The phrase “BLACK FOOL” functions as a searing indictment—possibly self-reflective, but more likely aimed at a society that reduces individuals to caricatures or symbols. This textual intervention replaces national authority with a pointed accusation, highlighting how Black bodies and cultural production are commodified yet devalued.

Below this, a stamped image of the pyramid from the Great Seal of the United States reinforces Basquiat’s preoccupation with power structures and their mythologies. He often recontextualized American iconography to expose the violence and inequality embedded within historical narratives. The use of stamped or printed motifs alongside expressive, almost violent gestures—like the thick black scribble and the gash of missing paper at the lower right—reflects his method of layering systems of control with raw, emotional disruption.

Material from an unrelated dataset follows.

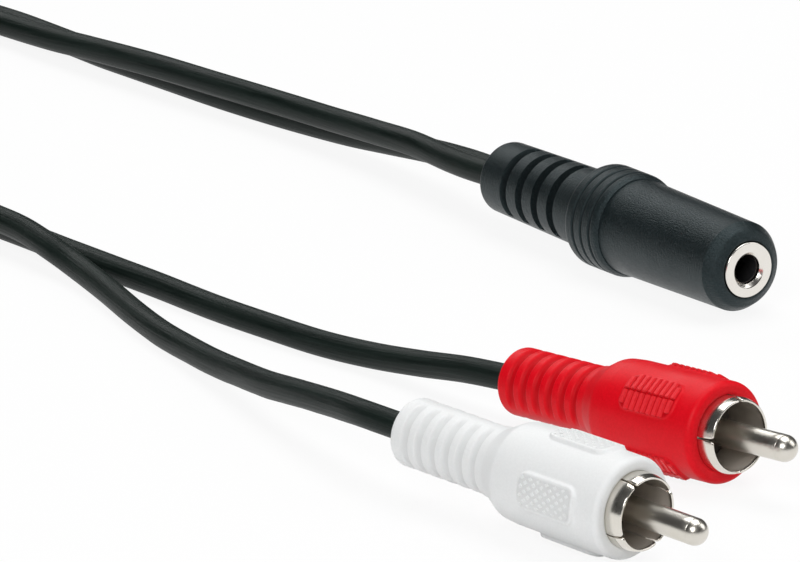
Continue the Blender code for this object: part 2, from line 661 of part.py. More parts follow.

The torn edge and visibly stained, weathered paper surface intensify the sense of urgency and fragility. This isn’t a precious object—it’s a battle-scarred artifact. In Basquiat’s visual vocabulary, destruction is part of revelation, and rupture becomes a way to critique sanitized or official versions of history.

In its scale and sparseness, this work evokes not a scream, but a whisper that stings—a quiet yet devastating commentary on how identity, value, and narrative are constructed and manipulated. Within the artist’s larger body of work, it stands as a concise but powerful statement, bearing all the hallmarks of Basquiat’s brilliance: poetic rage, cultural excavation, and the refusal to be silenced.